At this stage, Francie was given her marching orders from Cavendish. Her relationship with Paul had never been smooth. Friends recall McCartney throwing her out at least once before the final split, literally throwing her bag out the door on one occasion. Finally, she gave up and booked a ticket home to the United States. ‘Don’t cry. I’m a cunt,’ McCartney told her, in their not-so-romantic farewell. At least one member of the Beatles organisation believes Paul used Francie as an excuse to end his relationship with Jane.

‘I think [Schwartz] thought there was a lot of love on his side for her, and there was none whatsoever that I could detect. He used her entirely. I’m not saying that he didn’t get on with her physically, that it was a good extended one-night stand, but I don’t think in Paul’s mind it was ever more than that,’ says Tony Barrow, who is also of the opinion that Jane took her break-up with Paul in her stride. ‘I think she had realised by then that he was not going to marry her, simply because she was determined not to give up the theatre, and he was determined that she should.’

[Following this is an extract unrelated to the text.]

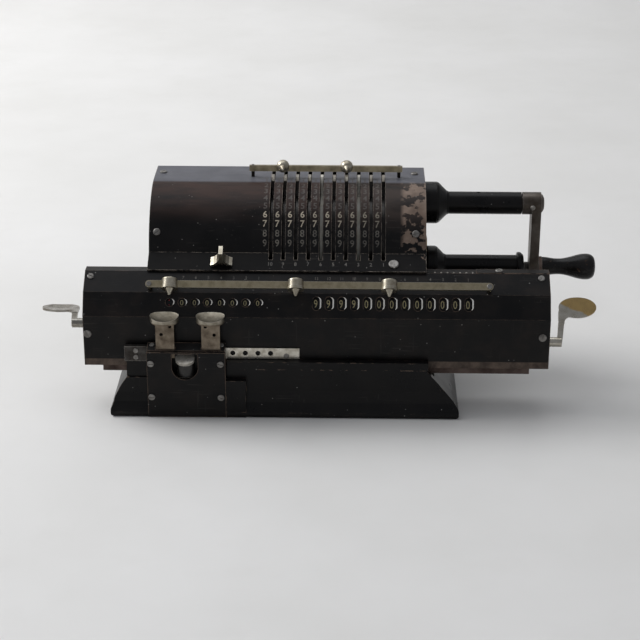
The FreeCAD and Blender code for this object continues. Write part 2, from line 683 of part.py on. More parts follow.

While this is an interesting hypothesis it is hard to believe that a relationship that had lasted more than five years, one both partners expected to lead to marriage, should have come undone without hurt and regret on both sides. Also, Jane’s subsequent studied silence on the matter can be interpreted as an indication of how bruised she was by the ending of her engagement to Paul, messy and public as it had been.